On tient une là vraie pépite. Tom Hiddleston et Tilda Swinton jouent Adam et Eve, des vampires amants à travers les siècles (sans doute que c’est probablement pareil dans la vraie vie), âgés respectivement de 500 et de 5000 ans, se dégourdissant dans un Détroit pourri, se lamentant sur l’ascension « des zombies » (nous, les humains) et regrettant longuement l’époque où ils faisaient la fête avec Shelley et Bryon. Les cheveux longs, le teint pâle, et portant des lunettes de soleil la nuit, ils sont des hipsters multipliés à la puissance carrée par des décennies entières, cataloguant une culture qui s’est perdue dans le monde moderne. C’est un vieux couple dans tous les sens du terme, dandys sans être décadents, qui, quand nous les voyons pour la première fois, ont élu domicile dans des lofts cossus au cœur de cités fantômes dont la vie nocturne convient à des êtres comme eux, hors du temps.

Lui est musicien, célèbre mais hermétique, planqué dans un appartement de Motor City, composant sa propre musique tel un emokid éternellement déprimé ; elle, préfère traîner dans Tanger, plus exotique.

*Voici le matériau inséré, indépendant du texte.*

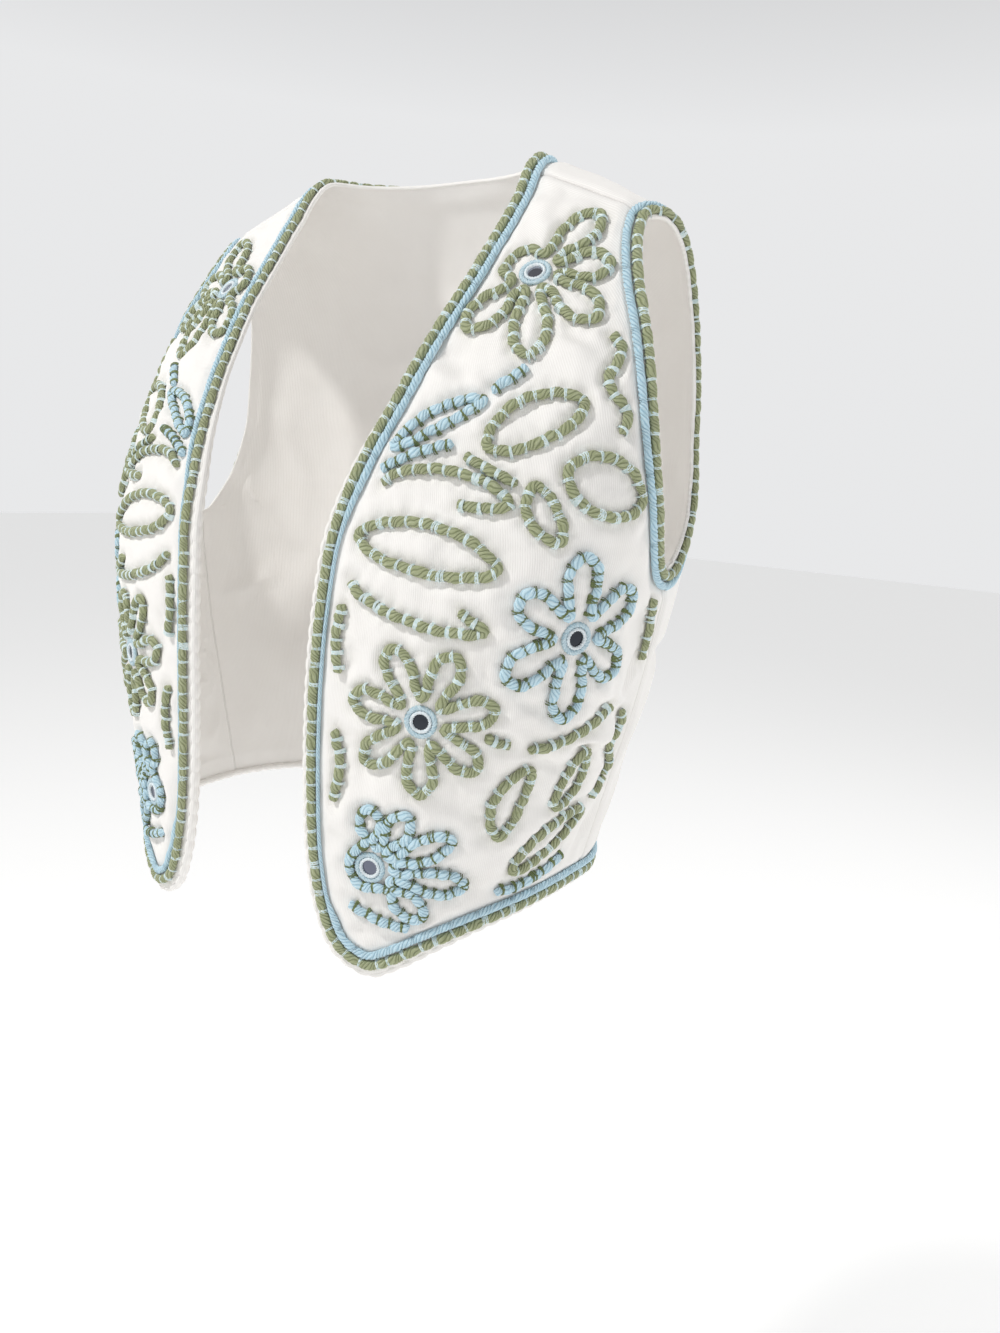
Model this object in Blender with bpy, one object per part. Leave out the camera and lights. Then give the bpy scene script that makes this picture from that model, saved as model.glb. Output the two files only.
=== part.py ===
# Embroidered waistcoat in the shape it takes when it is worn: two open fronts and a back,
# a pair of thick cords round every edge, and couched cord flowers, leaves and mirrors on the fronts.
# Millimetres in the tables, metres in the model. The wearer faces -Y, the wearer's left is +X.
# The origin is midway between the two neck points of the shoulder seams.
import math

import bmesh
import bpy
import numpy as np

MM = 0.001

# Cloth and cord sizes
CLOTH = 3.0            # two layers of cotton with a little filling between them
SEAM_GAP = 0.34        # space between two cloth pieces where they are sewn together
LIFT = 0.60            # space between the cloth and what lies on it
CORD_WIDTH = 6.4
CORD_HEIGHT = 4.2
EDGE_GREEN_IN = 6.0    # from the cut edge to the middle of the green edge cord
EDGE_BLUE_IN = 12.7    # from the cut edge to the middle of the blue edge cord
EDGE_BLUE_WIDTH = 5.2
EDGE_BLUE_HEIGHT = 3.8
GLASS_RADIUS = 4.9
GLASS_THICK = 1.1
RING_RADIUS = 7.7      # middle of the thread ring that holds a mirror
RING_WIDTH = 4.5
RING_HEIGHT = 2.4

GREEN = (0.30, 0.34, 0.19)
BLUE = (0.50, 0.68, 0.76)
CREAM = (0.80, 0.77, 0.70)
GLASS = (0.16, 0.17, 0.19)
THREAD = (0.62, 0.74, 0.78)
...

Leur réunion alimente un film qui, comme le Her récent de Spike Jonze, trouve ses meilleurs passages quand il n’est pas question d’intrigue, où il n’y a pas d’élan et où l’histoire n’avance pas, ce qui est heureusement le cas la plupart du temps. Jarmusch glande tranquillement aux côtés de ses personnages, baignant dans leur ambiance mélancolique, les capturant dans leurs moments les plus confortables, qu’ils soient seuls ou ensemble.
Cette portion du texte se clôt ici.